One of the concept that was important for me to learn was DEBT VS EQUITY financing. Debt is much better since in an EQUITY financing if a company goes under investors will get crumbs after the company gets bailed out first. FTF is a DEBT financing platform. All of their loans are first position mortgages with personal guarantee meaning if foreclosure does not meet the debt requirement, FTF can go after the borrower's personal assets.
Every loan has an appraisal report which I browse especially to eliminate properties on the flood planes. I have not found one yet. House needing flood insurance are hard to sell. Having access to the MLS, I have done comps on houses that are on the platform from CT and the appraisals are pretty close. FTF also cross checks the appraisals. You will notice that they only fund less than 70% of ARV and the borrowers have skin in the game.
I have asked the pressing question. Have you had to foreclose on any property and has the investor lost any money? Technically no on foreclosure, but one borrower handed over the property via deed in lieu. No loss on any investments.
I also like Peer Street which is rated well. I chose to invest in both but prefer FTF for the higher interest rates. I like it that FTF know their flippers since they screened them and follow them.

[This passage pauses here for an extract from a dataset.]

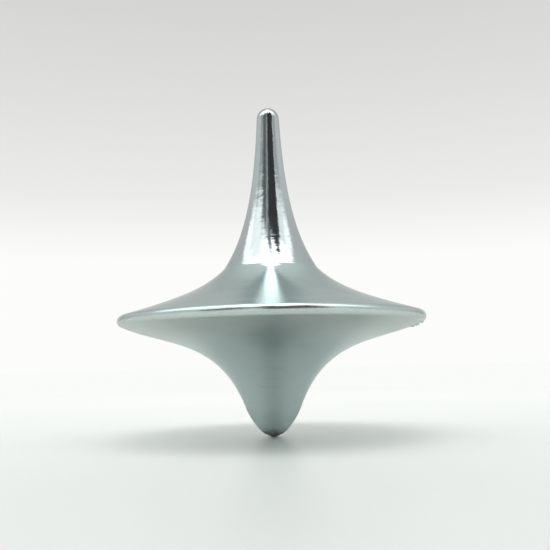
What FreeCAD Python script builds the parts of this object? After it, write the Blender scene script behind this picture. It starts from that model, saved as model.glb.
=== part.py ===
"""Finger-twirled metal spinning top, in millimetres.

Origin at the lowest point of the tip ball, where the top touches the table. +Z is the spin axis.
From the top down: a flared stem, a disc-shaped flywheel and a nose are drawn together by one
threaded stud, and a small ball, free to turn, is held by the rolled lip of the nose.
"""

import FreeCAD, Part
import math
import os

Vector = FreeCAD.Vector

# Overall size
HEIGHT = 36.4
RIM_RADIUS = 16.5

# Tip ball (3/32 inch bearing ball) and the pocket that holds it
BALL_RADIUS = 1.19
BALL_CLEARANCE = 0.03
LIP_HEIGHT = 0.32        # underside of the rolled lip above the table
LIP_WIDTH = 0.10
DRILL_HALF_ANGLE = math.radians(59.0)

# Nose: rounded end, then a straight cone that flares out under the flywheel
CONE_RADIUS = 3.0
CONE_HEIGHT = 3.17
CONE_ANGLE = math.radians(21.3)      # from the axis
NOSE_FULLNESS = 1.4
LIP_RUN = 0.71
LIP_ANGLE = math.radians(33.5)       # from the horizontal
FLARE_REACH = 7.95
NOSE_SEAM = 0.72         # share of the underside curve that belongs to the flywheel

# Flywheel rim and the slopes that meet it
RIM_HEIGHT = 12.42
RIM_ROUNDING = 0.58
TOP_SLOPE = math.radians(16.2)
UNDER_SLOPE = math.radians(23.9)
TOP_SLOPE_REACH = 5.9
UNDER_SLOPE_REACH = 5.2

# Crease where the stem's foot stands on the flywheel
FOOT_RADIUS = 5.15
FOOT_HEIGHT = 18.05
FOOT_RISE = (2.44, 3.71)             # stem's direction at the crease: inwards, upwards
DISC_FALL = (2.13, 2.14)             # flywheel's direction at the crease: outwards, downwards

# Stem grip
CAP_RADIUS = 1.26
GRIP_TAPER = math.radians(2.8)
GRIP_REACH = 8.2

# Registers that centre the three turned pieces on each other
SPIGOT_RADIUS = 3.0
SPIGOT_HEIGHT = 1.0
REGISTER_GAP = 0.02
SPIGOT_CHAMFER = 0.15

# M3 stud and its tapped holes
THREAD_MAJOR = 1.5
THREAD_MINOR = 1.2
THREAD_PITCH = 0.5
THREAD_GAP = 0.03
STUD_BOTTOM = 4.6
STUD_LENGTH = 20.0
HOLE_RUNOUT = 0.5
STUD_BORE = 1.6
HEX_FLATS = 1.5
HEX_DEPTH = 1.5


def point(r, z):
    """A point of the half section, at radius r and height z."""
    return Vector(r, 0, z)


def lines(points):
    """Straight edges through the points."""
    return [Part.LineSegment(a, b).toShape() for a, b in zip(points, points[1:])]


def bezier(*poles):
    curve = Part.BezierCurve()
    curve.setPoles(list(poles))
    return curve


def arc_about(centre, radius, start, end):
    """An arc of the half section; angles are from the outward horizontal."""
    spots = [centre + Vector(radius * math.cos(a), 0, radius * math.sin(a))
             for a in (start, (start + end) / 2, end)]
    return Part.Arc(*spots)


def turned(edges):
    """The solid swept by a closed half section turned once about the axis."""
    wire = Part.Wire(Part.__sortEdges__(edges))
    return Part.Face(wire).revolve(Vector(0, 0, 0), Vector(0, 0, 1), 360)


def stem_outline():
    """Cap and flare, from the top of the axis down to the crease."""
    centre = point(0, HEIGHT - CAP_RADIUS)
    cap = arc_about(centre, CAP_RADIUS, math.pi / 2, GRIP_TAPER)
    start = cap.EndPoint
    down = Vector(math.sin(GRIP_TAPER), 0, -math.cos(GRIP_TAPER))
    crease = point(FOOT_RADIUS, FOOT_HEIGHT)
    rise = Vector(-FOOT_RISE[0], 0, FOOT_RISE[1])
    flare = bezier(start, start + down * GRIP_REACH, crease + rise, crease)
    return [cap.toShape(), flare.toShape()]


def rim_ends():
    """The rim arc, with the directions in which the slopes leave it."""
    centre = point(RIM_RADIUS - RIM_ROUNDING, RIM_HEIGHT)
    upper = math.pi / 2 - TOP_SLOPE
    lower = UNDER_SLOPE - math.pi / 2
    arc = arc_about(centre, RIM_ROUNDING, upper, lower)
    inward_up = Vector(-math.cos(TOP_SLOPE), 0, math.sin(TOP_SLOPE))
    inward_down = Vector(-math.cos(UNDER_SLOPE), 0, -math.sin(UNDER_SLOPE))
    return arc, inward_up, inward_down


def disc_top():
    """Flywheel's upper surface, from the crease out to the rim."""
    arc, inward_up, _ = rim_ends()
    crease = point(FOOT_RADIUS, FOOT_HEIGHT)
    fall = Vector(DISC_FALL[0], 0, -DISC_FALL[1])
    edge = arc.StartPoint
    return bezier(crease, crease + fall, edge + inward_up * TOP_SLOPE_REACH, edge)


def underside():
    """The curve from the rim to the straight cone of the nose."""
    arc, _, inward_down = rim_ends()
    edge = arc.EndPoint
    cone = point(CONE_RADIUS, CONE_HEIGHT)
    up_cone = Vector(math.sin(CONE_ANGLE), 0, math.cos(CONE_ANGLE))
    return bezier(edge, edge + inward_down * UNDER_SLOPE_REACH, cone + up_cone * FLARE_REACH, cone)


def split_underside():
    """The flywheel's share and the nose's share of the underside curve, and the seam point."""
    outer, inner = underside(), underside()
    outer.segment(0, NOSE_SEAM)
    inner.segment(NOSE_SEAM, 1)
    return outer, inner, outer.EndPoint


def thread_outline(bottom, top, gap):
    """Points up a threaded surface, one V ridge per pitch, from bottom to top."""
    crest, root = THREAD_MAJOR + gap, THREAD_MINOR + gap
    points = []
    for turn in range(round((top - bottom) / THREAD_PITCH)):
        z = bottom + turn * THREAD_PITCH
        points.append(point(root, z))
        points.append(point(crest, z + THREAD_PITCH / 2))
    points.append(point(root, top))
    return points


def stem():
    """Turned grip with a flat foot, a centring spigot and a tapped hole."""
    stud_top = STUD_BOTTOM + STUD_LENGTH
    mouth = FOOT_HEIGHT - SPIGOT_HEIGHT
    first = STUD_BOTTOM + math.ceil((mouth - STUD_BOTTOM) / THREAD_PITCH) * THREAD_PITCH
    end = stud_top + HOLE_RUNOUT
    wall = THREAD_MINOR + THREAD_GAP
    apex = end + wall / math.tan(DRILL_HALF_ANGLE)
    inside = [point(FOOT_RADIUS, FOOT_HEIGHT), point(SPIGOT_RADIUS, FOOT_HEIGHT),
              point(SPIGOT_RADIUS, mouth + SPIGOT_CHAMFER),
              point(SPIGOT_RADIUS - SPIGOT_CHAMFER, mouth), point(THREAD_MAJOR + THREAD_GAP, mouth)]
    inside += thread_outline(first, stud_top, THREAD_GAP)
    inside += [point(wall, end), point(0, apex), point(0, HEIGHT)]
    return turned(stem_outline() + lines(inside))


def flywheel():
    """Disc with a rounded rim, a stud bore and a register counterbore in each face."""
    arc, _, _ = rim_ends()
    outer, _, seam = split_underside()
    register = SPIGOT_RADIUS + REGISTER_GAP
    depth = SPIGOT_HEIGHT + REGISTER_GAP
    core = [seam, point(register, seam.z), point(register, seam.z + depth),
            point(STUD_BORE, seam.z + depth), point(STUD_BORE, FOOT_HEIGHT - depth),
            point(register, FOOT_HEIGHT - depth), point(register, FOOT_HEIGHT),
            point(FOOT_RADIUS, FOOT_HEIGHT)]
    return turned([disc_top().toShape(), arc.toShape(), outer.toShape()] + lines(core))


def nose_end():
    """The rounded end of the nose, from the cone to the rolled lip."""
    cone = point(CONE_RADIUS, CONE_HEIGHT)
    down_cone = Vector(-math.sin(CONE_ANGLE), 0, -math.cos(CONE_ANGLE))
    lip = point(mouth_radius() + LIP_WIDTH, LIP_HEIGHT)
    along_lip = Vector(math.cos(LIP_ANGLE), 0, math.sin(LIP_ANGLE))
    return bezier(cone, cone + down_cone * NOSE_FULLNESS, lip + along_lip * LIP_RUN, lip)


def mouth_radius():
    """Radius of the pocket's mouth, where the rolled lip meets the pocket's sphere."""
    pocket = BALL_RADIUS + BALL_CLEARANCE
    return math.sqrt(pocket ** 2 - (BALL_RADIUS - LIP_HEIGHT) ** 2)


def nose():
    """Flared cone with a spigot and tapped hole above, and the ball's pocket below."""
    _, inner, seam = split_underside()
    pocket = BALL_RADIUS + BALL_CLEARANCE
    centre = point(0, BALL_RADIUS)
    dip = math.asin((LIP_HEIGHT - BALL_RADIUS) / pocket)
    socket = arc_about(centre, pocket, dip, 0)
    seat_apex = BALL_RADIUS + pocket / math.sin(DRILL_HALF_ANGLE)
    seat_start = seat_apex - pocket / math.tan(DRILL_HALF_ANGLE)
    lip = point(mouth_radius() + LIP_WIDTH, LIP_HEIGHT)
    mouth = seam.z + SPIGOT_HEIGHT
    last = STUD_BOTTOM + math.floor((mouth - STUD_BOTTOM) / THREAD_PITCH) * THREAD_PITCH
    wall = THREAD_MINOR + THREAD_GAP
    end = STUD_BOTTOM - HOLE_RUNOUT
    hole_apex = end - wall / math.tan(DRILL_HALF_ANGLE)
    core = [socket.EndPoint, point(pocket, seat_start), point(0, seat_apex), point(0, hole_apex),
            point(wall, end)]
    core += thread_outline(STUD_BOTTOM, last, THREAD_GAP)
    core += [point(THREAD_MAJOR + THREAD_GAP, mouth), point(SPIGOT_RADIUS - SPIGOT_CHAMFER, mouth),
             point(SPIGOT_RADIUS, mouth - SPIGOT_CHAMFER), point(SPIGOT_RADIUS, seam.z), seam]
    edges = [inner.toShape(), nose_end().toShape(), socket.toShape()]
    return turned(edges + lines([lip, socket.StartPoint]) + lines(core))


def clamp_stud():
    """M3 stud, threaded all along, with a hexagon socket in its upper end."""
    top = STUD_BOTTOM + STUD_LENGTH
    thread = thread_outline(STUD_BOTTOM, top, 0)
    outline = [point(0, STUD_BOTTOM)] + thread + [point(0, top), point(0, STUD_BOTTOM)]
    corner = HEX_FLATS / math.sqrt(3)
    hexagon = [Vector(corner * math.cos(a), corner * math.sin(a), top - HEX_DEPTH)
               for a in (math.radians(60 * k) for k in range(7))]
    socket = Part.Face(Part.makePolygon(hexagon)).extrude(Vector(0, 0, HEX_DEPTH + 1))
    return turned(lines(outline)).cut(socket)


def tip_ball():
    """Bearing ball that the top spins on."""
    return Part.makeSphere(BALL_RADIUS, Vector(0, 0, BALL_RADIUS))


def main():
    os.makedirs("parts", exist_ok=True)
    for make in (stem, flywheel, nose, clamp_stud, tip_ball):
        shape = make()
        solid = shape if shape.ShapeType == "Solid" else shape.Solids[0]
        print(f"{make.__name__}: valid {solid.isValid()}, {solid.Volume:.1f} mm3")
        solid.exportStep(f"parts/{make.__name__}.step")


main()
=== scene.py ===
import math

import bmesh
import bpy
from bpy.props import FloatProperty, FloatVectorProperty, IntProperty, PointerProperty
from mathutils import Euler, Matrix, Vector, noise


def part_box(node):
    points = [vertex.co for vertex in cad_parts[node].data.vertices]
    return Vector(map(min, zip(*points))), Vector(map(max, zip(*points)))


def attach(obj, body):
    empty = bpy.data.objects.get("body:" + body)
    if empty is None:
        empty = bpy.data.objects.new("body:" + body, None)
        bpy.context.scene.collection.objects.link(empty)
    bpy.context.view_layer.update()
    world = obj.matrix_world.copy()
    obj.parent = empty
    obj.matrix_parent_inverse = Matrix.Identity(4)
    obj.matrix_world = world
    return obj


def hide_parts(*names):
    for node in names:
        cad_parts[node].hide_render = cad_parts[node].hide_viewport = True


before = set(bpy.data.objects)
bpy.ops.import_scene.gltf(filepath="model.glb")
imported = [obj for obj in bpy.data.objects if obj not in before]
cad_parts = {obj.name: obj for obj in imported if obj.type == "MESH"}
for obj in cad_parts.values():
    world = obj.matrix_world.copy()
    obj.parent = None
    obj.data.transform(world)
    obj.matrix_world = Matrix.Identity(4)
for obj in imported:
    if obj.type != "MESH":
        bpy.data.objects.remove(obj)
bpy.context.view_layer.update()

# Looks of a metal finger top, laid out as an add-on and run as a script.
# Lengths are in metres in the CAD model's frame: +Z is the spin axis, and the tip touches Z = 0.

bl_info = {
    "name": "Metal Spinning Top",
    "version": (1, 0, 0),
    "blender": (4, 5, 0),
    "location": "View3D > Sidebar > Spinning Top",
    "description": "Builds a turned metal spinning top, its finishes and a pale studio",
    "category": "Add Mesh",
}

MM = 0.001
MERGE = 0.0001 * MM

# Corners of the CAD nodes that the outlines are drawn to
STEM_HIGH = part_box("stem")[1]
WHEEL_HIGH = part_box("flywheel")[1]
NOSE_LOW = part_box("nose")[0]
STUD_LOW, STUD_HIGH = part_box("clamp_stud")
BALL_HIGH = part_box("tip_ball")[1]

# Steps along each stretch of the outlines
CAP_STEPS = 24
FLARE_STEPS = 110
UPPER_FACE_STEPS = 64
RIM_STEPS = 30
LOWER_FACE_STEPS = 48
NOSE_FLARE_STEPS = 30
NOSE_END_STEPS = 44
POCKET_STEPS = 14
BALL_STEPS = 48

# Facets round the stud and the ball, and round the table
SMALL_SEGMENTS = 96
TABLE_SEGMENTS = 96
# An edge is sharp where its faces turn by more than this
SHARP_ANGLE = math.radians(35)


# --------------------------------------------------------------------------------------------------
# Settings that a user would change
# --------------------------------------------------------------------------------------------------

def length(name, description, default):
    return FloatProperty(name=name, description=description, default=default,
                         unit="LENGTH", subtype="DISTANCE", precision=5)


def angle(name, description, degrees):
    return FloatProperty(name=name, description=description, default=math.radians(degrees),
                         unit="ROTATION", subtype="ANGLE")


def share(name, description, default):
    return FloatProperty(name=name, description=description, default=default,
                         min=0.0, max=1.0, subtype="FACTOR")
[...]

A flipper I know told me that FTF appraiser literally showed up the next day after the application was approved. He was happy that everything happened quickly and efficiently.
I’m seeing this discussion 2 years late, but still found it very helpful. Thank you all for the insight!
I have been using Fund that flip consistently for over a year now. They have been great, but in the last few months, I have seen a strong decline in the interest rates paid out to their lenders/investors.
I know the rates are not going down for the borrowers (flippers), therefore one would assume the platforms margins are increasing.
Obviously they are able to lower their rates without loss of investors, because people (probably newer investors) are lining up to offer their (hard) money at rates as low as 8.25 percent.